L’antisémitisme a une mémoire. Mais c’est le propre de notre époque de la voir s’effilocher jusqu’à ne plus comprendre ce qui était, il n’y a encore pas si longtemps, l’évidence. Ainsi en fut-il récemment de la symbolique d’une fresque peinte sur un bâtiment avignonnais, représentant Emmanuel Macron-Pinocchio manipulé par Jacques Attali, dans une symbolique judéo-maçonnique explicite qui put être contestée dans une décision de justice.
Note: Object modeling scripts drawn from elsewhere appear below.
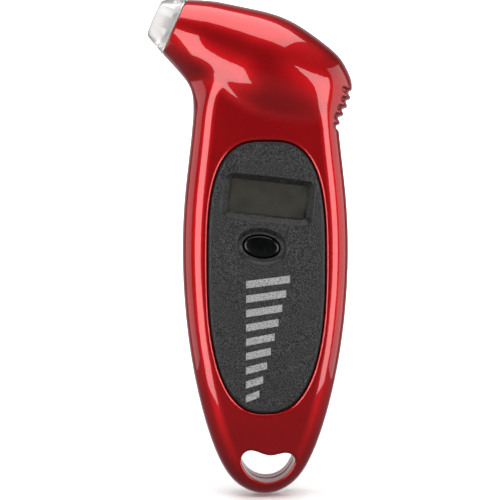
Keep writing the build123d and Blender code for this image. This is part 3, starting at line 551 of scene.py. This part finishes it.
def candy_red():
    """Metallic red lacquer under a clear coat, with fine flake and faint handling marks in the coat."""
    m = Nodes("candy_red")
    flake = m.cells(0.09)
    lacquer = m.ramp(m.noise(14.0, 2.0), (0.3, (0.34, 0.002, 0.004)), (0.7, (0.40, 0.003, 0.006)))
    tint = m.add("ShaderNodeMixRGB", blend_type="SOFT_LIGHT")
    tint.inputs["Fac"].default_value = 0.22
    m.tree.links.new(lacquer, tint.inputs["Color1"])
    m.tree.links.new(flake, tint.inputs["Color2"])
    m.set(Base_Color=tint.outputs["Color"], Metallic=0.93)
    m.set(Roughness=m.ramp(m.noise(0.6), (0.3, 0.41), (0.7, 0.47)))
    handled = m.ramp(m.noise(5.0, 6.0), (0.4, 0.02), (0.75, 0.05))
    m.set(Coat_Weight=1.0, Coat_Roughness=handled, Coat_IOR=1.5)
    m.plug("Normal", m.bump(m.noise(0.12, 1.0), 0.004, 0.35))
    m.plug("Coat Normal", m.bump(m.noise(9.0, 1.0), 0.02, 0.15))
    return m.material


def grained(name, low, high, grain, height, roughness=(0.42, 0.62), specular=0.4):
    """Moulded plastic, smooth on its bevels and edges, and grained on its front and rear faces."""
    m = Nodes(name)
    split = m.add("ShaderNodeSeparateXYZ")
    m.tree.links.new(m.add("ShaderNodeNewGeometry").outputs["Normal"], split.inputs["Vector"])
    square = m.add("ShaderNodeMath", operation="POWER")
    square.inputs[1].default_value = 2
    m.tree.links.new(split.outputs["Y"], square.inputs[0])
    etched = m.ramp(square.outputs["Value"], (0.86, 0.0), (0.96, 1.0))
    pebbles = m.noise(grain, 2.0)
    middle = tuple((a + b) / 3 for a, b in zip(low, high))
    face = m.add("ShaderNodeMixRGB")
    m.tree.links.new(etched, face.inputs["Fac"])
    m.tree.links.new(m.ramp(m.noise(grain * 3), (0.3, low), (0.8, middle)), face.inputs["Color1"])
    m.tree.links.new(m.ramp(pebbles, (0.40, low), (0.52, middle), (0.66, high)), face.inputs["Color2"])
    m.set(Base_Color=face.outputs["Color"], Specular_IOR_Level=specular)
    m.set(Roughness=m.ramp(pebbles, (0.35, roughness[1]), (0.65, roughness[0])))
    relief = m.add("ShaderNodeMixRGB", blend_type="MULTIPLY")
    relief.inputs["Fac"].default_value = 1
    m.tree.links.new(pebbles, relief.inputs["Color1"])
    m.tree.links.new(etched, relief.inputs["Color2"])
    fine = m.bump(m.noise(grain * 0.45, 2.0), height * 0.2)
    m.plug("Normal", m.bump(relief.outputs["Color"], height, 1.0, fine))
    return m.material


def plastic(name, colour, roughness, vary=0.15, size=1.2, height=0.01, **more):
    """Smooth moulded plastic: slightly uneven in colour and gloss."""
    m = Nodes(name)
    darker = tuple(c * (1 - vary) for c in colour)
    m.set(Base_Color=m.ramp(m.noise(size * 4), (0.35, darker), (0.65, colour)))
    m.set(Roughness=m.ramp(m.noise(size, 5.0), (0.3, roughness * 0.8), (0.7, roughness * 1.25)))
    m.plug("Normal", m.bump(m.noise(size * 0.5, 3.0), height, 0.5))
    m.set(**more)
    return m.material


def metal(name, colour, roughness, streak=(1, 1, 14), height=0.004):
    """Plated or turned metal with fine directional marks."""
    m = Nodes(name)
    marks = m.noise(0.5, 4.0, m.scaled(streak))
    darker = tuple(c * 0.8 for c in colour)
    m.set(Base_Color=m.ramp(marks, (0.3, darker), (0.7, colour)), Metallic=1.0)
    m.set(Roughness=m.ramp(m.noise(1.5, 5.0), (0.3, roughness * 0.7), (0.7, roughness * 1.3)))
    m.plug("Normal", m.bump(marks, height, 0.6))
    return m.material


def clear_plastic(name, tint, roughness, milk=0.0, edge=1.0, **more):
    """Clear moulded plastic, a little uneven. At a glancing angle its colour falls to edge times itself:
    painted shade that darkens its outlines.
    """
    m = Nodes(name)
    body = m.ramp(m.noise(3.0, 2.0), (0.3, tuple(c * 0.94 for c in tint)), (0.7, tint))
    # painted shade: towards glancing angles the colour is multiplied by edge, darkening the outlines
    glancing_shade = m.add("ShaderNodeLayerWeight")
    glancing_shade.inputs["Blend"].default_value = 0.35
    # rim holds the painted shade along the outlines: the colour times edge at glancing angles
    rim = m.add("ShaderNodeMixRGB", blend_type="MULTIPLY")
    m.tree.links.new(m.ramp(glancing_shade.outputs["Facing"], (0.5, 0.0), (0.9, 1.0)), rim.inputs["Fac"])
    m.tree.links.new(body, rim.inputs["Color1"])
    rim.inputs["Color2"].default_value = (edge, edge, edge, 1)
    m.set(Base_Color=rim.outputs["Color"], Transmission_Weight=1.0 - milk, IOR=1.35)
    m.set(Roughness=m.ramp(m.noise(0.8, 4.0), (0.3, roughness * 0.6), (0.7, roughness * 1.5)))
    m.plug("Normal", m.bump(m.noise(1.6, 2.0), 0.01, 0.3))
    m.set(**more)
    return m.material


def print_ink():
    """Pale speckled ink: darker pinholes where the panel's grain shows through."""
    m = Nodes("print_ink")
    speckle = m.noise(0.35, 3.0)
    m.set(Base_Color=m.ramp(speckle, (0.38, 0.08), (0.47, 0.20), (0.70, 0.27)))
    m.set(Roughness=m.ramp(speckle, (0.3, 0.7), (0.7, 0.5)))
    m.plug("Normal", m.bump(speckle, 0.03, 0.6))
    return m.material


def lcd_face():
    """Unlit liquid crystal glass: dark olive with a faint mottling."""
    m = Nodes("lcd_face")
    m.set(Base_Color=m.ramp(m.noise(6.0, 2.0), (0.3, (0.042, 0.037, 0.028)), (0.7, (0.056, 0.050, 0.040))))
    m.set(Roughness=m.ramp(m.noise(0.4, 2.0), (0.3, 0.32), (0.7, 0.42)))
    m.set(Coat_Weight=0.6, Coat_Roughness=0.12)
    m.plug("Normal", m.bump(m.noise(2.0, 1.0), 0.002, 0.4))
    return m.material


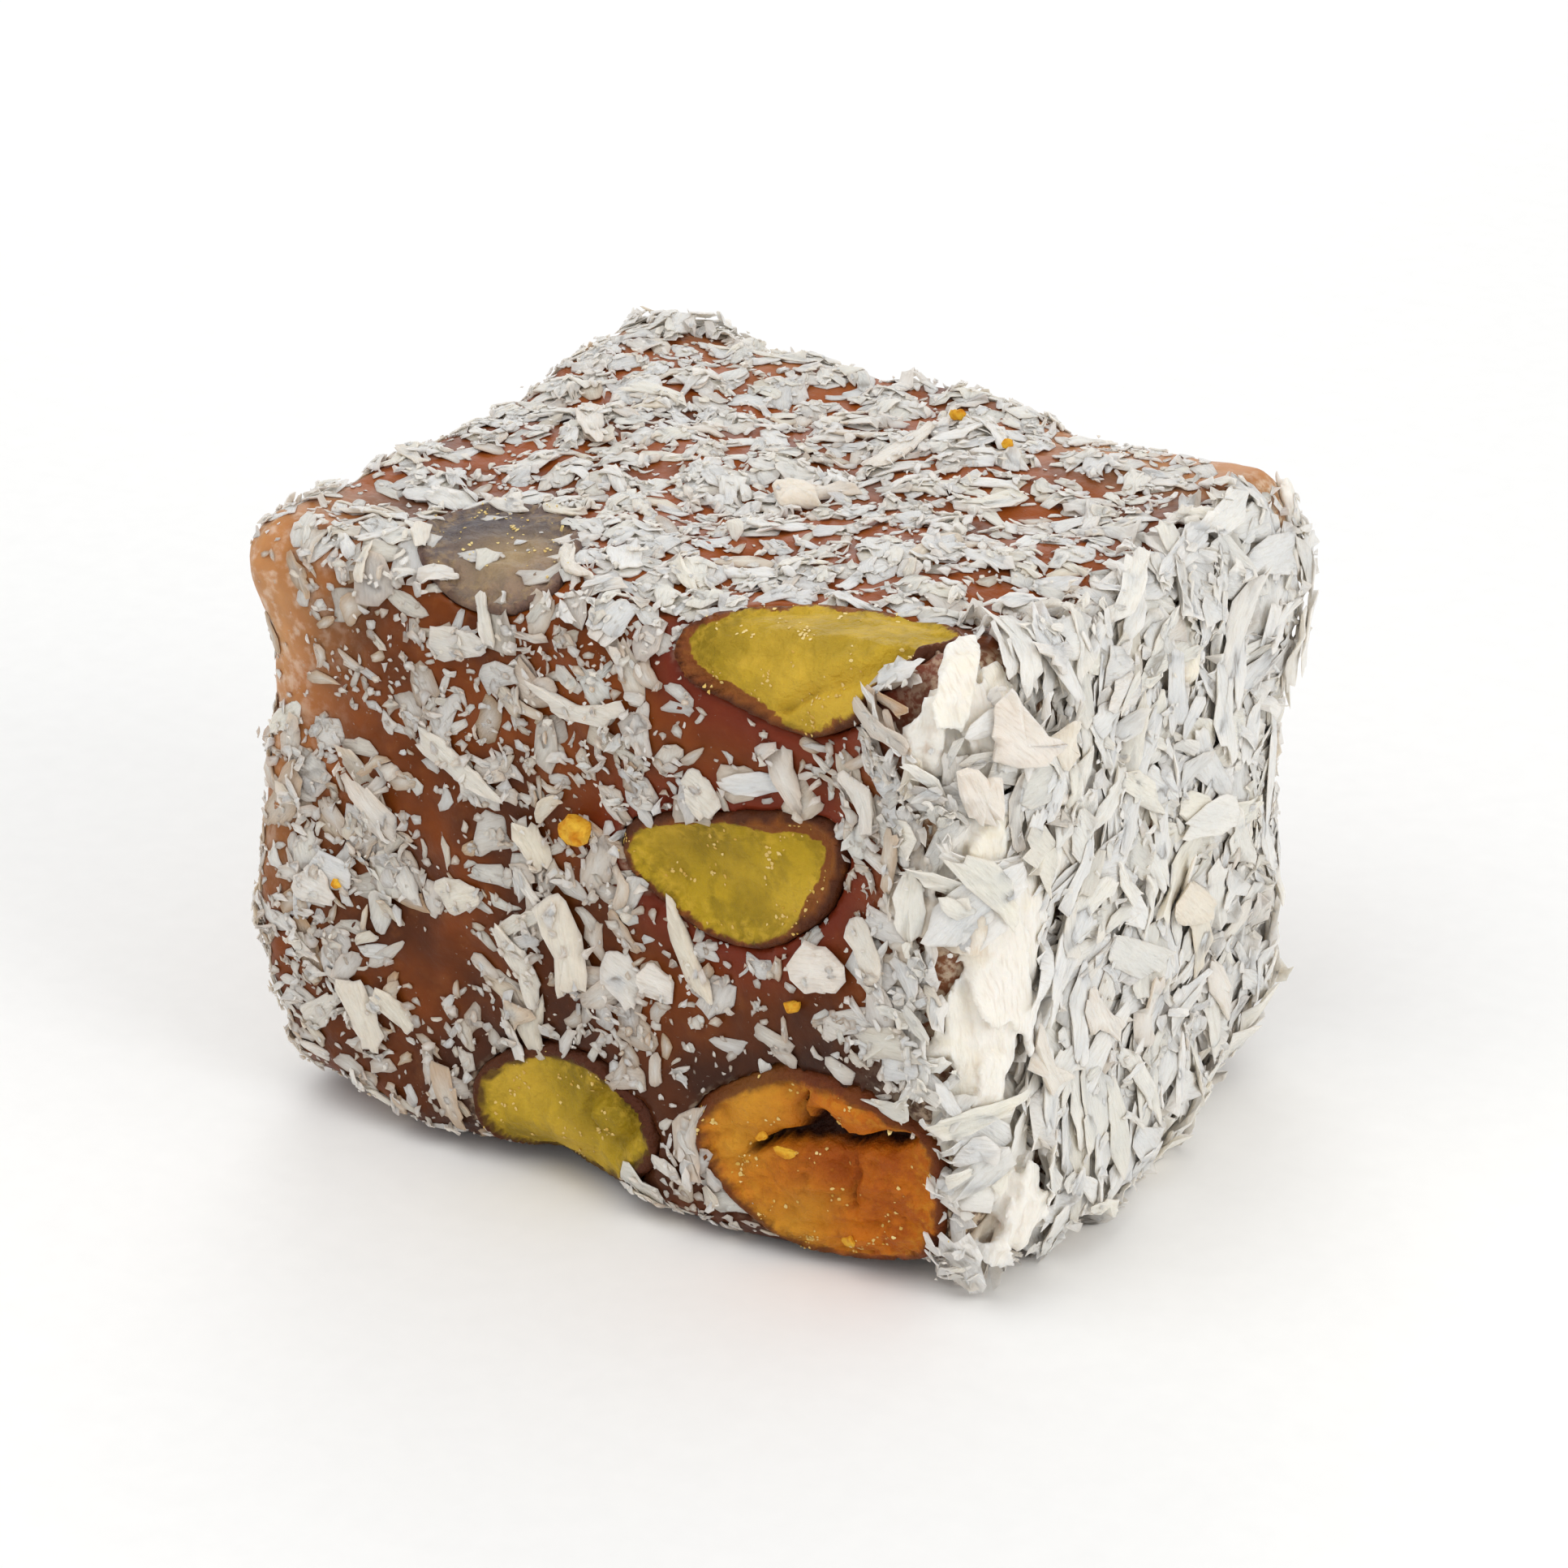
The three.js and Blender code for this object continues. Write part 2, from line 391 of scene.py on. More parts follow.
# %% How far the jelly is from its kernels
KERNEL_REACH_MM = 12
OUT_OF_REACH_MM = 1e9
kernel_tree = {name: wrap_tree(nodes[name].data) for name in kernel_names}


def kernel_gap(points_mm, names):
    """How far each point is from the nearest of these kernels, in millimetres."""
    nearest = np.full(len(points_mm), OUT_OF_REACH_MM)
    for name in names:
        tree = kernel_tree[name]
        found = [tree.find_nearest(Vector(p) * MM, KERNEL_REACH_MM * MM)[3] for p in points_mm]
        away = np.array([OUT_OF_REACH_MM if d is None else d / MM for d in found])
        nearest = np.minimum(nearest, away)
    return nearest


jelly_gap = kernel_gap(jelly_points, kernel_names)
low_gap = kernel_gap(jelly_points, ["kernel_low_left", "kernel_low_right"])
red_gap = kernel_gap(jelly_points, ["kernel_ridge", "kernel_front"])
print(round(float((jelly_gap < 1).mean()) * 100), "% of the jelly lies within 1 mm of a kernel")

# %% Where light through the thin jelly is painted pale
PALE_SPOTS = [
    {"at": (-19.6, -14.5, 28.5), "radius": 4.6, "much": 1.0},
    {"at": (-19.8, -15.0, 23.5), "radius": 4.0, "much": 0.9},
    {"at": (-19.8, -15.5, 18.5), "radius": 3.4, "much": 0.6},
    {"at": (-19.6, -15.5, 13.5), "radius": 3.0, "much": 0.35},
    {"at": (10.0, 15.5, 30.5), "radius": 4.6, "much": 0.9},
    {"at": (17.5, 14.5, 30.0), "radius": 4.5, "much": 0.85},
    {"at": (-8.0, 15.5, 31.0), "radius": 4.0, "much": 0.45},
    {"at": (17.6, -15.6, 24.3), "radius": 2.2, "much": 0.5},
    {"at": (-18.5, 14.0, 29.0), "radius": 4.5, "much": 0.6},
    {"at": (18.8, 15.0, 12.0), "radius": 4.0, "much": 0.4},
]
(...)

On peut sans doute produire une rhétorique ou une image antisémite sans être pleinement conscient de l’univers de références dans lequel elle s’inscrit. On peut aussi, comme l’avait expliqué l’historien Joël Kotek, au procès de la fresque, « faire de l’antisémitisme à l’insu de son plein gré ». On peut cependant difficilement s’exonérer de la connaissance d’une propagande obsessionnelle fondée sur l’équivalence « nazi = sioniste = juif », et de ses effets immédiats sur la montée alarmante du nombre d’actes antisémites. Ou alors il faut accepter de passer pour un fieffé imbécile.
Un dog whistling efficace
Lorsqu’en définitive Guillaume Meurice, après l’émotion suscitée par son trait d’humour en octobre dernier et les mises au point pédagogiques qui s’en sont suivies, persiste et signe, il sort du registre de l’imbécillité pour assumer pleinement celui de l’ignominie. Il reçoit en ces circonstances, certes le soutien de ceux qui n’ont pas la « ref », mais aussi celui de ceux pour lesquels l’occasion est trop belle de ne pas mener le combat, en défendant son parangon du moment, pour le droit-de-rire-de-tout-et-surtout-des-juifs. Les antisionistes les plus radicaux qui déversent en cette occasion leur haine sur les « sionistes » – décidément bien susceptibles pour des « génodicaires » ! –, ne s’y sont pas trompés, en volant au secours de l’humoriste de France Inter. En somme, du dog whistling en bonne et due forme.
La loi du genre atteste qu’il existe un point où l’humour peut basculer dans la propagande la plus vile. D’autres, par le passé, s’y sont brûlés les ailes. Il faudrait éviter, dans le cas présent, que le naufrage soit collectif.